For the last few decades, Conservative Judaism and the institutional United Synagogue of Conservative Judaism have been losing people (to Reform Judaism on the left, Orthodoxy on the right or those who have become completely unaffiliated). There are many who no longer call the Conservative Movement their home. The traditional Conservative of old is dwindling and the USCJ tries to find innovative ways to keep their members by moving more towards egalitarianism with women in more public, as well as pulpit, roles. In recent years, the Conservative Movement has also been accepting individuals with at least one Jewish parent–whether mother or father–as Jewish, even if they are not halachically Jewish. This new generation of pseudo-Jews is passing as Jewish and, since my graduation from Schechter in 2014, has been accepted into many Schechter schools across the country without any questions or queries.
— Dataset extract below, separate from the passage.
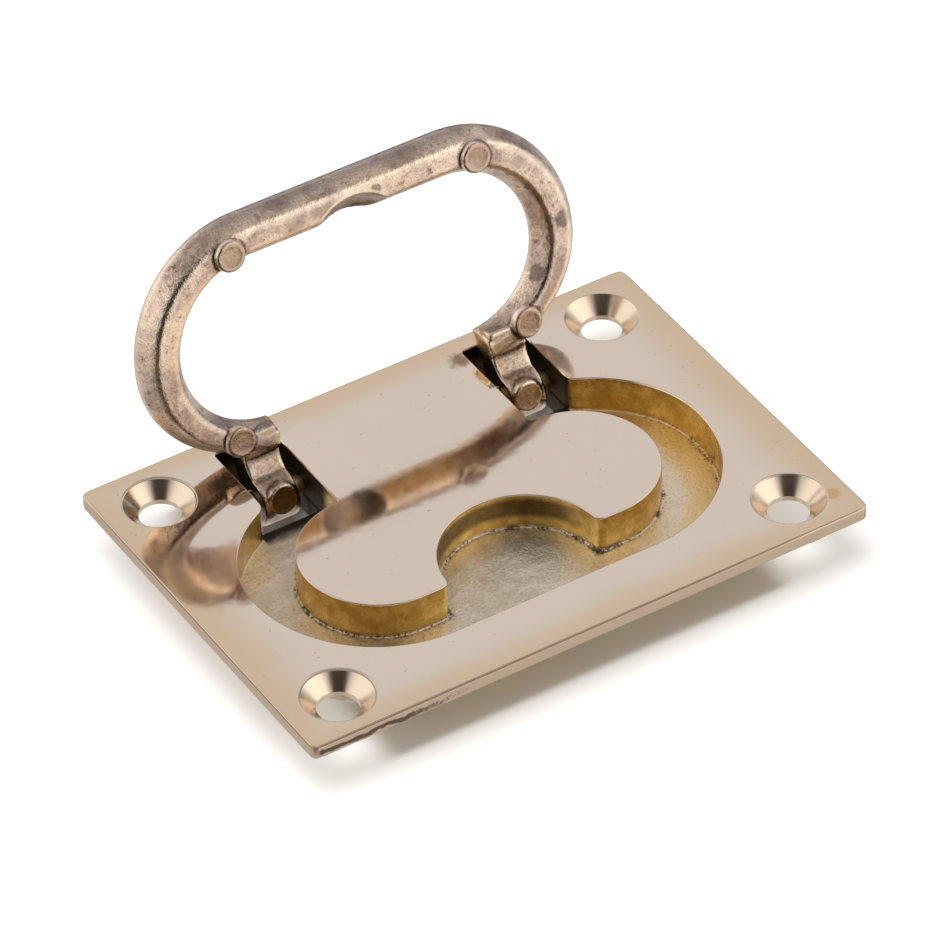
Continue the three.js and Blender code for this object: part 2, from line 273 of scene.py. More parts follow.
# %% Two lamps over the table
def panel(name, at, size, power, tint=(1, 1, 1)):
    """A square soft light at a place in metres, turned to face the part."""
    lamp = bpy.data.objects.new(name, bpy.data.lights.new(name, "AREA"))
    lamp.data.size, lamp.data.energy, lamp.data.color = size, power, tint
    lamp.location = at
    lamp.rotation_euler = (Vector((0, 0, 0.01)) - Vector(at)).to_track_quat("-Z", "Y").to_euler()
    lamp.visible_glossy = False  # the brass mirrors the room, not the lamps
    bpy.context.scene.collection.objects.link(lamp)


panel("overhead_panel", (-0.12, 0.1, 0.7), 0.6, 3.5)
panel("left_panel", (-0.75, 0.15, 0.35), 0.4, 1.0, (1.0, 0.97, 0.93))

# %% The table: a sheet of pale paper that glows a little, but not under the pan
table_z = cad_box[0][2] - 0.2 * MM
half_table = 3.0  # metres
square = [(-1, -1), (1, -1), (1, 1), (-1, 1)]
floor_mesh = bpy.data.meshes.new("floor")
floor_mesh.from_pydata([(a * half_table, b * half_table, table_z) for a, b in square], [], [(0, 1, 2, 3)])
floor = bpy.data.objects.new("floor", floor_mesh)
bpy.context.scene.collection.objects.link(floor)
floor.visible_glossy = False  # the room's own lower half stands for the table in the brass
paper = bpy.data.materials.new("paper")
paper.use_nodes = True
sheet = Finish(paper.node_tree)
floor_spot = sheet.node("ShaderNodeTexCoord", output="Object")
on_floor = sheet.node("ShaderNodeSeparateXYZ", {}, {0: floor_spot}, "X")
beside = [sheet.magnitude(axis) for axis in (on_floor, on_floor.out("Y"))]
under_pan = sheet.past(beside[0], 29, 25) * sheet.past(beside[1], 26.5, 25)
glow = sheet.mix(under_pan, rgb(1, 1, 1), rgb(0, 0, 0))
card = sheet.node("ShaderNodeBsdfPrincipled", {}, {"Base Color": rgb(0.80, 0.80, 0.80), "Roughness": 0.9,
    "Emission Color": glow, "Emission Strength": 0.3})
sheet.node("ShaderNodeOutputMaterial", {}, {"Surface": card})
floor_mesh.materials.append(paper)
print("table at", round(table_z / MM, 2), "mm")

# %% [markdown]
# ## Outlines, and profiles carried round them
#
# The plate could be modelled by hand from a cube, but nearly all of it is one idea: an outline seen from
# above, with a profile carried round it. An outline starts as lines and arcs, is softened a little the way
# a pattern maker breaks a corner, and keeps many points only where it turns.

# %% Outline tools
def arc(x, y, across, along, start, end):
    """Points on an oval: middle plus (across * cos, along * sin), from one angle to another, in degrees."""
    turn = np.radians(np.linspace(start, end, 90))
    return np.stack([x + across * np.cos(turn), y + along * np.sin(turn)], axis=1)


def evenly(points, spacing):
    """The closed line through the points, marked off at equal steps of its length."""
    closed = np.vstack([points, points[:1]])
    length = np.concatenate([[0], np.cumsum(np.hypot(*np.diff(closed, axis=0).T))])
    marks = np.linspace(0, length[-1], int(length[-1] / spacing), endpoint=False)
    return np.stack([np.interp(marks, length, closed[:, axis]) for axis in (0, 1)], axis=1)


def soften(points, radius):
    """Each point becomes the bell-weighted mean of its neighbours; radius may differ from point to point."""
    spacing = np.hypot(*(points[1] - points[0]))
    spread = np.broadcast_to(np.asarray(radius, float) / spacing, len(points))
    reach = int(4 * spread.max()) + 1
    near = np.arange(-reach, reach + 1)
    weight = np.exp(-0.5 * (near[None] / spread[:, None]) ** 2)
    index = (np.arange(len(points))[:, None] + near) % len(points)
    return (points[index] * weight[..., None]).sum(axis=1) / weight.sum(axis=1)[:, None]


def where_it_turns(points, degrees=5.0, longest=1.2):
    """Fewer points: one for every few degrees of turn or few millimetres of length."""
    step = np.roll(points, -1, axis=0) - points
    heading = np.unwrap(np.arctan2(step[:, 1], step[:, 0]))
    whole = 2 * np.pi * np.round((heading[-1] - heading[0]) / (2 * np.pi))
    turn = np.abs(np.diff(heading, append=heading[:1] + whole))
    measure = np.concatenate([[0], np.cumsum(np.hypot(*step.T) / longest + np.degrees(turn) / degrees)])
    closed = np.vstack([points, points[:1]])
    marks = np.linspace(0, measure[-1], int(measure[-1]), endpoint=False)
    return np.stack([np.interp(marks, measure, closed[:, axis]) for axis in (0, 1)], axis=1)


def outward(points):
    """Unit normals of a closed outline that runs anticlockwise: the mean way of its two lines, turned."""
    ahead = np.roll(points, -1, axis=0) - points
    ahead /= np.hypot(*ahead.T)[:, None]
    both = ahead + np.roll(ahead, 1, axis=0)
    return np.stack([both[:, 1], -both[:, 0]], axis=1) / np.hypot(*both.T)[:, None]


def mirrored(half):
    """A right-hand half outline that starts and ends on the middle line, closed by its mirror image."""
    return np.vstack([half, half[-2:0:-1] * [-1, 1]])


# %% Mesh tools
def mesh_piece(name, points, faces):
    """A new object with this mesh; points are in millimetres."""
    mesh = bpy.data.meshes.new(name)
    mesh.from_pydata((np.asarray(points) * MM).tolist(), [], faces)
    mesh.update()
    piece = bpy.data.objects.new(name, mesh)
    bpy.context.scene.collection.objects.link(piece)
    return piece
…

It’s very weird returning to my old home. On the one hand, there are many welcoming old faces who I know deeply care about me and my family. On the other hand, I feel judged by piercing eyes that are filled with contempt and the belief that I think I am “holier than Thou.” While I am filled with sadness about the fact that my childhood home is closing, I am left to wonder what would have been if I had stayed as I walk all the way home.